§ WHAT TO WORK ON:
Starting at the line that has "const object = new THREE.Group();" and stopping after the line that has "bpy.context.scene.collection.objects.link(empty)", reproduce the listing below exactly; omit everything else.

§ COLLECTED MATERIAL:

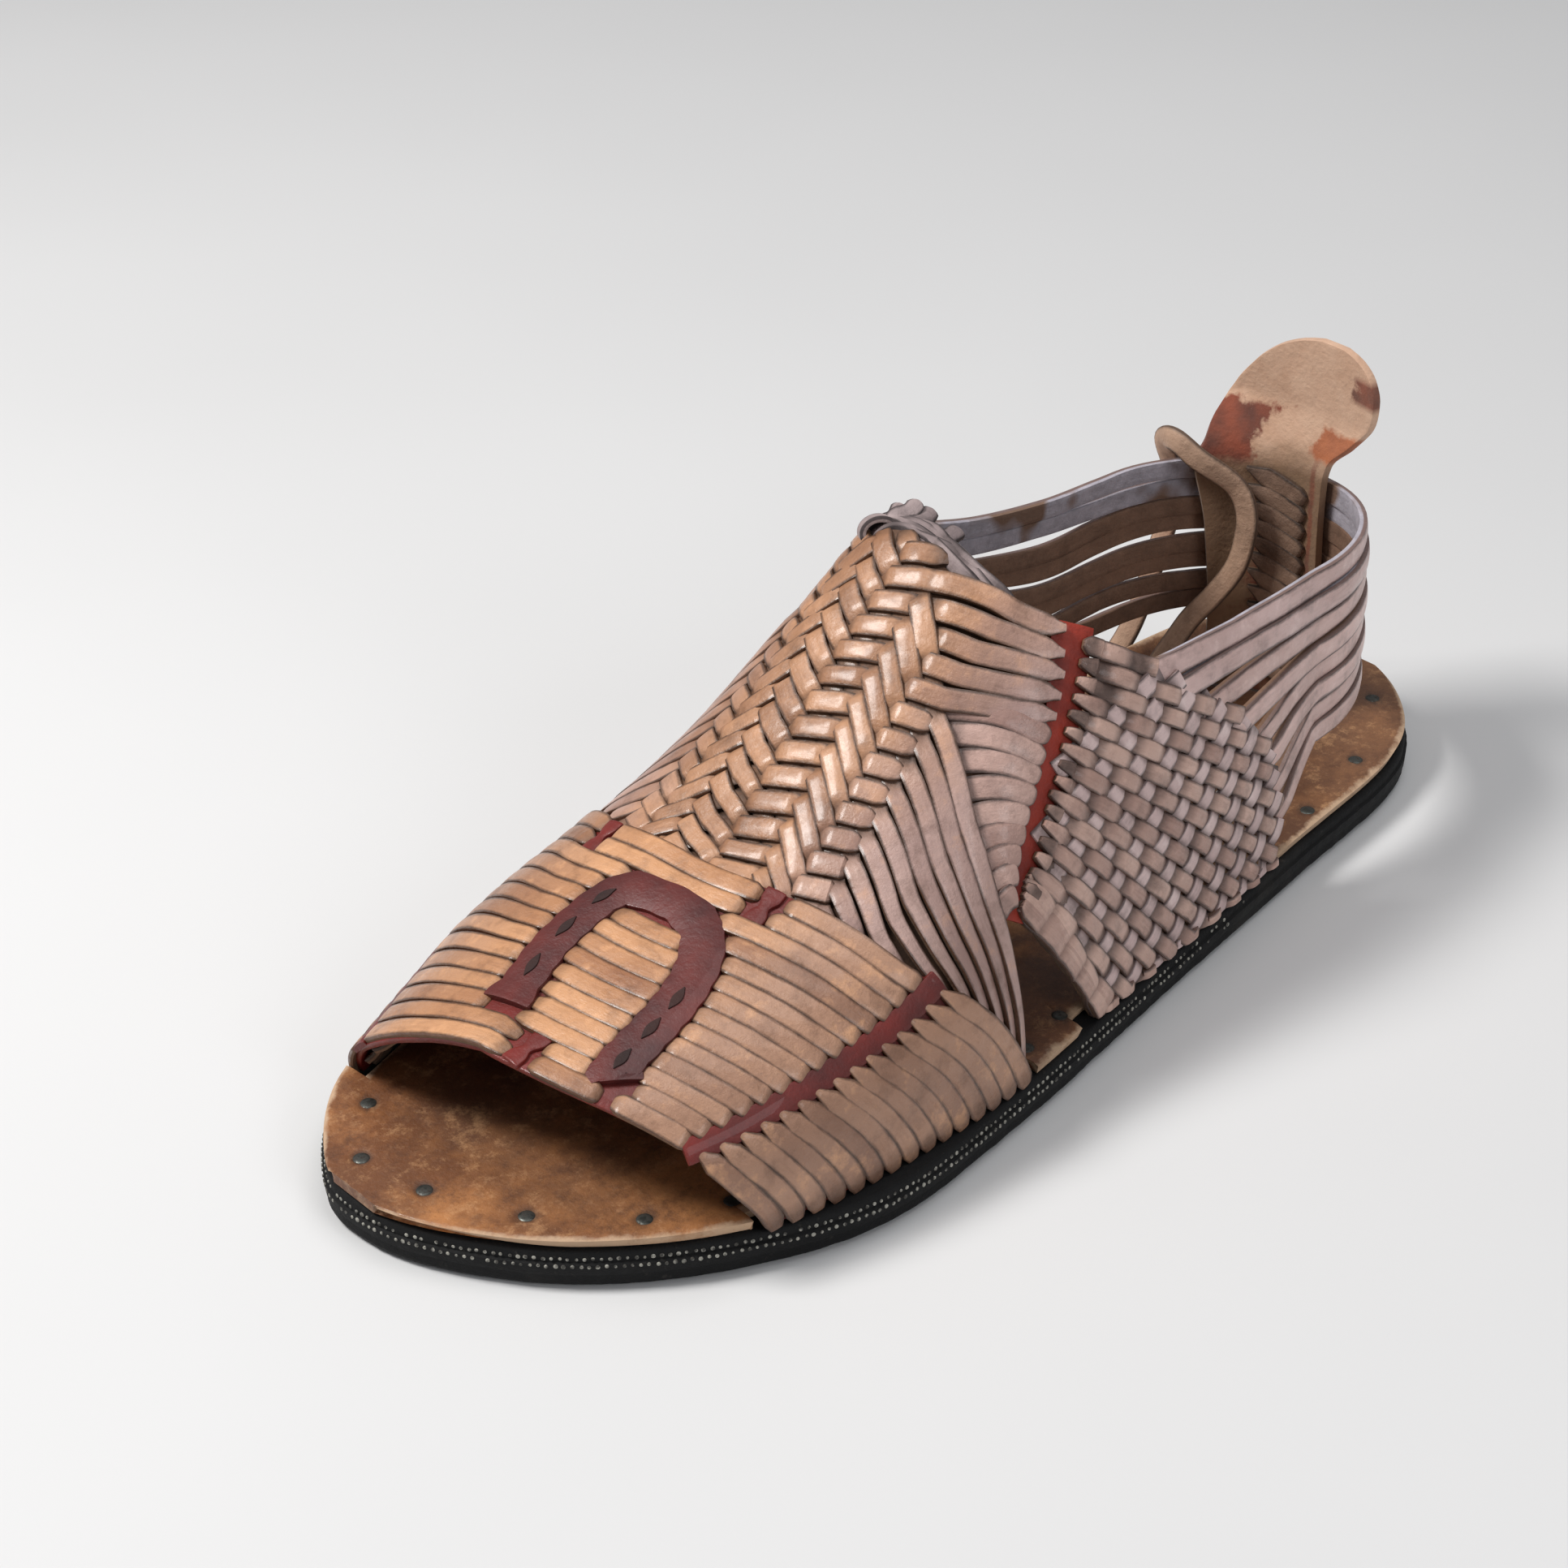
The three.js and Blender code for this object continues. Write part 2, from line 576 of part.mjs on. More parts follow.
function vampWall() {
  const turns = [0, 14, 27, 36, 44, 51, 57, 64, 72, 81, 90];
  const all = [...turns, ...turns.slice(0, -1).reverse().map((turn) => 180 - turn)];
  return sheet(all.length - 1, 3, (u, v, layer) => {
    const turn = all[Math.round(u * (all.length - 1))];
    const tuck = blend(VAMP, 'tuck', Math.min(turn, 180 - turn), 'turn');
    const front = Math.max(blend(BAND, 'rear', turn, 'turn') + tuck, vampRear(turn) + tuck);
    return onLast(lerp(vampRear(turn), front, v), turn, layer ? WALL : 0);
  });
}

const RAISED = [WALL - BITE, WALL + STRIP_RISE];

// Fan strips from the braid's edge down to the insole
function fanStrips(side) {
  const pitch = (STRIP_WIDTH + STRIP_SLIT) / SOLE_LENGTH;
  const room = blend(BAND, 'rear', BRAID_TURN, 'turn') - blend(FAN_EDGE, 'at', BRAID_TURN, 'turn');
  const count = Math.floor(room / pitch);
  const strips = [];
  for (let k = 0; k < count; k += 1) {
    const path = [62, 44, 24, 4].map((turn) => {
      const spread = lerp(0.62, 1, (turn - 4) / (BRAID_TURN - 4));
      return [blend(FAN_EDGE, 'at', turn, 'turn') + (k + 0.3) * pitch * spread, mirrorTurn(turn, side)];
    });
    strips.push(stripOnLast(path, STRIP_WIDTH * 0.85, ...RAISED));
  }
  return strips;
}

// Front quarter: strips from the braid and the fan back to the side stay
function frontQuarterStrips(side) {
  const count = 11;
  const strips = [];
  for (let k = 0; k < count; k += 1) {
    const share = (k + 0.5) / count;
    const rearTurn = lerp(57, 29, share);
    const frontTurn = lerp(84, 32, share);
    const rear = [blend(SIDE_STAY.slice().reverse(), 'at', rearTurn, 'turn'), rearTurn];
    const front = [blend(FAN_EDGE, 'at', frontTurn, 'turn') - 0.004, frontTurn];
    const path = [0, 0.5, 1].map((mix) => [
      lerp(rear[0], front[0], mix), mirrorTurn(lerp(rear[1], front[1], mix), side)]);
    strips.push(stripOnLast(path, STRIP_WIDTH * 0.8, ...RAISED));
  }
  return strips;
}

// Herringbone of the braid, as raised slanted strips that meet on its middle line
function braidStrips(side) {
  const pitch = (STRIP_WIDTH + STRIP_SLIT) * 1.15 / SOLE_LENGTH;
  const rear = blend(FAN_EDGE, 'at', 76, 'turn');
  const front = blend(BAND, 'rear', 90, 'turn');
  const count = Math.floor((front - rear) / pitch);
  const slant = 0.045;
  const strips = [];
  for (let k = 0; k < count; k += 1) {
    const at = rear + 0.01 + k * pitch;
    const path = [[at, 88], [at + slant / 2, 77], [at + slant, 66]];
    strips.push(stripOnLast(path.map(([a, turn]) => [Math.min(a, front + 0.02), mirrorTurn(turn, side)]),
      STRIP_WIDTH, ...RAISED));
  }
  return strips;
}

function sideStay(side) {
  return stripOnLast(SIDE_STAY.map((row) => [row.at, mirrorTurn(row.turn, side)]), STAY_STRIPE_WIDTH,
    0, WALL + STRIP_RISE + RED_RISE);
}

// Woven quarter: a wall with one set of strips raised and small gaps between the crossings
function quarterWall(side) {
  const rear = QUARTER[0].at;
  const front = QUARTER[QUARTER.length - 1].at;
  return sheet(QUARTER.length - 1, 4, (u, v, layer) => {
    const at = lerp(rear, front, u);
    const turn = lerp(blend(QUARTER, 'low', at), blend(QUARTER, 'high', at), v);
    return onLast(at, mirrorTurn(Math.max(turn, 0), side), layer ? WALL : 0);
  });
}

function quarterStrips(side) {
  const rear = 0.3;
  const front = 0.55;
  const pitch = (STRIP_WIDTH + STRIP_SLIT) * 1.25 / SOLE_LENGTH;
  const count = Math.floor((front - rear) / pitch);
  const strips = [];
  for (let k = 0; k < count; k += 1) {
    const foot = rear + (k + 0.5) * pitch;
    const low = Math.max(0, blend(QUARTER, 'low', foot));
    const top = foot - QUARTER_LEAN;
    const high = blend(QUARTER, 'high', Math.max(top, QUARTER[0].at)) - 2;
    if (high - low < 8) continue;
    const path = [0, 0.5, 1].map((mix) => [lerp(foot, top, mix), mirrorTurn(lerp(low, high, mix), side)]);
    strips.push(stripOnLast(path, STRIP_WIDTH, ...RAISED));
  }
  return strips;
}

function quarterGaps(side) {
  const gaps = [];
  const pitch = (STRIP_WIDTH + STRIP_SLIT) * 1.25 / SOLE_LENGTH;
  for (let k = 4; k < 10; k += 1) {
    const foot = 0.3 + k * pitch;
    for (const turn of [8, 17, 27]) {
      const at = foot - QUARTER_LEAN * (turn / 45);
      if (turn > blend(QUARTER, 'high', at) - 8) continue;
      const place = onLast(at, mirrorTurn(turn, side), WALL);
      const normal = lastNormal(at, mirrorTurn(turn, side));
      const box = new THREE.BoxGeometry(WEAVE_GAP, WEAVE_GAP, 4 * WALL);
      box.applyQuaternion(new THREE.Quaternion().setFromUnitVectors(new THREE.Vector3(0, 0, 1), normal));
      gaps.push(box.translate(place.x, place.y, place.z));
    }
  }
  return gaps;
}

// Rolled suede edge at the front of the collar
function collarRoll() {
  const turns = [62, 72, 82, 90, 98, 108, 118];
  const path = turns.map((turn) => [vampRear(turn) + COLLAR_ROLL_WIDTH / 3 / SOLE_LENGTH, turn]);
  return stripOnLast(path, COLLAR_ROLL_WIDTH, WALL - BITE, COLLAR_ROLL);
}

// One heel strap, from the outer quarter round the heel to the inner quarter
function heelStrap(k) {
  const lift = (k % 2) * STRAP_SHINGLE;
  const heights = {
    back: STRAP_TOP - k * STRAP_PITCH_BACK,
    side: STRAP_TOP + 1.5 - k * STRAP_PITCH_SIDE,
    front: STRAP_TOP + 2 - k * STRAP_PITCH_FRONT,
  };
  const startAt = lerp(0.42, 0.296, k / (STRAP_COUNT - 1));
  const points = [];
  const normals = [];
  const alongSide = (side) => {
    const run = [1, 0.5].map((mix) => {
      const at = lerp(HEEL_TURN_AT, startAt, mix);
      const z = lerp(heights.side, heights.front, mix);
      return [at, z];
    });
    return run.map(([at, z]) => [
      new THREE.Vector3(lengthwise(at), wallAcross(at, z, side), z), new THREE.Vector3(0, side, 0)]);
  };
  const place = ([point, normal]) => {
    points.push(point.addScaledVector(normal, lift));
    normals.push(normal);
  };
  alongSide(1).forEach(place);
  for (let angle = 0; angle <= 180; angle += HEEL_STEP) {
    const z = lerp(heights.side, heights.back, Math.sin(angle * RADIANS) ** 1.5);
    const on = heelPoint(angle, z, 0);
    place([on, heelPoint(angle, z, 1).sub(on).normalize()]);
  }
  alongSide(-1).reverse().forEach(place);
  return strip(points, normals, STRAP_WIDTH, 0, STRAP_THICKNESS);
}

function upper() {
  const sides = [1, -1];
  const straps = Array.from({ length: STRAP_COUNT }, (_, k) => heelStrap(k));
  const wall = joined([
    vampWall(),
    ...sides.map(quarterWall),
    ...sides.flatMap(quarterStrips),
    ...sides.flatMap(fanStrips),
    ...sides.flatMap(frontQuarterStrips),
    ...sides.flatMap(braidStrips),
    ...sides.map(sideStay),
    collarRoll(),
    bandBase(),
    ...straps,
  ]);
  const bandCover = bandBreaks().map(toSolid).reduce((rest, place) => rest.subtract(place), joined(bandStrips()));
  const gaps = sides.flatMap(quarterGaps).map(toSolid);
  const open = gaps.reduce((rest, gap) => rest.subtract(gap), wall.add(bandCover));
  return toGeometry(cleaned(open.trimByPlane([0, 0, 1], TOP_OF_SOLE)));
}

// How far the flats of the heel loop cut inside its curve
const HEEL_SAG = (HEEL_TURN_AT * SOLE_LENGTH - HEEL_SETBACK) * (1 - Math.cos((HEEL_STEP / 2) * RADIANS));

// Heel stay: stands inside the straps, and its paddle opens flat above them
function stayPoint(share, row, z, lift) {
  const free = smooth(STRAP_TOP + STRAP_WIDTH / 2, STRAP_TOP + STRAP_WIDTH + 12, z);
  const across = (row.centre + (share - 0.5) * 2 * row.half) * PADDLE_WIDTH;
  const reach = HEEL_TURN_AT * SOLE_LENGTH - HEEL_SETBACK;
  const middle = heelPoint(90, Math.min(z, STRAP_TOP), 0).y;
  const half = Math.abs(heelPoint(0, Math.min(z, STRAP_TOP), 0).y - middle);
  const angle = Math.acos(THREE.MathUtils.clamp(across / half, -0.95, 0.95)) / RADIANS;
  const round = heelPoint(angle, Math.min(z, STRAP_TOP), lift);
  const flatX = lengthwise(HEEL_TURN_AT) - reach - lift;
  return new THREE.Vector3(lerp(round.x, flatX, free * 0.7) - free * PADDLE_LEAN, round.y, z);
}

function heelStay() {
  const foot = INSOLE_TOP + 3 * FIT;
  const neck = STRAP_TOP + STRAP_WIDTH / 2;
  const top = neck + PADDLE_HEIGHT;
  const rows = [
    ...STAY.map((row) => ({ ...row, z: lerp(foot, neck, row.up) })),
    ...PADDLE.map((row) => ({ ...row, z: lerp(neck, top, row.up) })),
  ];
  const back = -2 * FIT - HEEL_SAG;
  const face = (layer) => back - (layer ? 0 : STAY_THICKNESS);
  const plate = toSolid(sheet(6, rows.length - 1, (u, v, layer) => {
    const row = rows[Math.round(v * (rows.length - 1))];
    return stayPoint(u, row, row.z, face(layer));
  }));
  const lacing = [];
  for (let k = 0; k < LACING_COUNT; k += 1) {
    const z = lerp(foot + 8, neck - 4, (k + 0.5) / LACING_COUNT);
    const row = { centre: -0.2, half: LACING_LENGTH / 2 / PADDLE_WIDTH };
    lacing.push(toSolid(sheet(2, 1, (u, v, layer) => stayPoint(
      u, row, z + (v - 0.5) * LACING_WIDTH + (u - 0.5) * 4,
      layer ? back - STAY_THICKNESS / 2 : back - STAY_THICKNESS - LACING_RISE))));
  }
  return toGeometry(cleaned(lacing.reduce((all, one) => all.add(one), plate)));
}

// Thong and the knot that it leaves
function thong() {
  const route = new THREE.CatmullRomCurve3(THONG_ROUTE.map((p) => new THREE.Vector3(...p)));
  const section = new THREE.Shape(Array.from({ length: THONG_SIDES }, (_, i) => {
    const angle = (i / THONG_SIDES) * 2 * Math.PI;
    return new THREE.Vector2(Math.cos(angle) * THONG_WIDTH / 2, Math.sin(angle) * THONG_WIDTH / 2);
  }));
  return new THREE.ExtrudeGeometry(section, { steps: THONG_STEPS, extrudePath: route });
}

function thongKnot() {
  const [x, y, z] = THONG_ROUTE[0];
  const centre = new THREE.Vector3(x + 9.4, y + 0.5, z + 1.8);
  const lump = (turn, long, wide, high) => toSolid(new THREE.BoxGeometry(long, wide, high)
    .rotateZ(turn).translate(centre.x, centre.y, centre.z));
  return toGeometry(lump(0.3, 13, 6, 5).add(lump(-0.9, 11, 5.5, 6.4)));
}

const object = new THREE.Group();
object.name = 'huarache';

function add(name, geometry, colour, roughness, metalness = 0) {
  const material = new THREE.MeshStandardMaterial({ color: colour, roughness, metalness });
  const mesh = new THREE.Mesh(geometry, material);
  mesh.name = name;
  object.add(mesh);
}

add('outsole', outsole(), COLOUR.rubber, 0.85);
add('insole', insole(), COLOUR.insole, 0.6);
add('upper', upper(), COLOUR.tan, 0.4);
add('heel_stay', heelStay(), COLOUR.stay, 0.7);
NAILS.forEach((nail, i) => add(`nail_${i + 1}`, nailPin(nail, NAIL_DIAMETER / 2, 0, NAIL_PROUD), COLOUR.nail, 0.5, 0.8));
add('thong_knot', thongKnot(), COLOUR.thong, 0.8);
add('thong', thong(), COLOUR.thong, 0.8);

export default object;
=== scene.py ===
# %% [markdown]
# # A left huarache
# A huarache is woven by hand over a wooden last: leather strips go over and under each other and
# through slits, and their ends are nailed between a leather insole and a slab of tyre rubber. This
# lesson starts from the solid part, sets up the camera and the one free thong, then lays each
# family of strips on the last's surface, and ends with the sole, the stay and the light.

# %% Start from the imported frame
import math

import bpy
import numpy as np
from mathutils import Matrix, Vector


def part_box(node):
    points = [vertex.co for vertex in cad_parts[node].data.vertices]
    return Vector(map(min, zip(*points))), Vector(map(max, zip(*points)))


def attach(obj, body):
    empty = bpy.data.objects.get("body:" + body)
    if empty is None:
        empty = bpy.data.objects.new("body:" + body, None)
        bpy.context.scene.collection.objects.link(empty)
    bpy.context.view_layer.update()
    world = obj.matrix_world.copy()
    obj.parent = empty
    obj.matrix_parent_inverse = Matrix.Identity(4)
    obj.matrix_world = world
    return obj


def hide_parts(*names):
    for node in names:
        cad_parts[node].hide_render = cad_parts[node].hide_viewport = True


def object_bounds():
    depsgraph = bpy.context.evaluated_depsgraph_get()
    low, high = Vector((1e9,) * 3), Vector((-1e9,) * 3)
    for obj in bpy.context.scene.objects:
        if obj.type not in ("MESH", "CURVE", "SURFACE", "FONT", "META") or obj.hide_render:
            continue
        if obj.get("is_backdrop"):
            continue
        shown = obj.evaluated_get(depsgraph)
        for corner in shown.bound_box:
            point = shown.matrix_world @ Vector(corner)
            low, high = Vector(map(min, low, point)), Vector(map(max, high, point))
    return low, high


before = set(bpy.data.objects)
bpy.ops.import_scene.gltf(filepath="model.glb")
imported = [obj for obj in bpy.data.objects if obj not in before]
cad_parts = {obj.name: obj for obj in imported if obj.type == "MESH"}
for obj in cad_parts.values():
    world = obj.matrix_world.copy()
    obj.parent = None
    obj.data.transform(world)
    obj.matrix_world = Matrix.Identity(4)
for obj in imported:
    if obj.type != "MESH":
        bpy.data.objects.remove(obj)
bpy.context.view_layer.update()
sole_low, sole_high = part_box("outsole")
MM = 0.001
SOLE_LENGTH = sole_high.x - sole_low.x
BALL_WIDTH = sole_high.y - sole_low.y
SOLE_THICKNESS = sole_high.z
FIT = 0.3 * MM
TOP_OF_SOLE = SOLE_THICKNESS + FIT
INSTEP_HEIGHT = 82.4 * MM
rng = np.random.default_rng(11)
print("sole", round(SOLE_LENGTH, 4), round(BALL_WIDTH, 4), round(SOLE_THICKNESS, 4))

# %% [markdown]
# ## Camera
# The shoe is seen from in front of its outer side, a little from above. A long lens from about
# 0.7 m keeps the toe from looking swollen, so the camera is placed by three directions: to its
# right, up, and back towards the eye.

# %% Camera
CAMERA_PLACE = (0.38582, 0.36953, 0.38192)
CAMERA_RIGHT = (-0.73058, 0.68278, -0.00747)
CAMERA_UP = (-0.37277, -0.38966, 0.84215)
CAMERA_BACK = (0.57209, 0.61804, 0.5392)
CAMERA_LENS = 74.53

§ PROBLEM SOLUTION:
const object = new THREE.Group();
object.name = 'huarache';

function add(name, geometry, colour, roughness, metalness = 0) {
  const material = new THREE.MeshStandardMaterial({ color: colour, roughness, metalness });
  const mesh = new THREE.Mesh(geometry, material);
  mesh.name = name;
  object.add(mesh);
}

add('outsole', outsole(), COLOUR.rubber, 0.85);
add('insole', insole(), COLOUR.insole, 0.6);
add('upper', upper(), COLOUR.tan, 0.4);
add('heel_stay', heelStay(), COLOUR.stay, 0.7);
NAILS.forEach((nail, i) => add(`nail_${i + 1}`, nailPin(nail, NAIL_DIAMETER / 2, 0, NAIL_PROUD), COLOUR.nail, 0.5, 0.8));
add('thong_knot', thongKnot(), COLOUR.thong, 0.8);
add('thong', thong(), COLOUR.thong, 0.8);

export default object;
=== scene.py ===
# %% [markdown]
# # A left huarache
# A huarache is woven by hand over a wooden last: leather strips go over and under each other and
# through slits, and their ends are nailed between a leather insole and a slab of tyre rubber. This
# lesson starts from the solid part, sets up the camera and the one free thong, then lays each
# family of strips on the last's surface, and ends with the sole, the stay and the light.

# %% Start from the imported frame
import math

import bpy
import numpy as np
from mathutils import Matrix, Vector


def part_box(node):
    points = [vertex.co for vertex in cad_parts[node].data.vertices]
    return Vector(map(min, zip(*points))), Vector(map(max, zip(*points)))


def attach(obj, body):
    empty = bpy.data.objects.get("body:" + body)
    if empty is None:
        empty = bpy.data.objects.new("body:" + body, None)
        bpy.context.scene.collection.objects.link(empty)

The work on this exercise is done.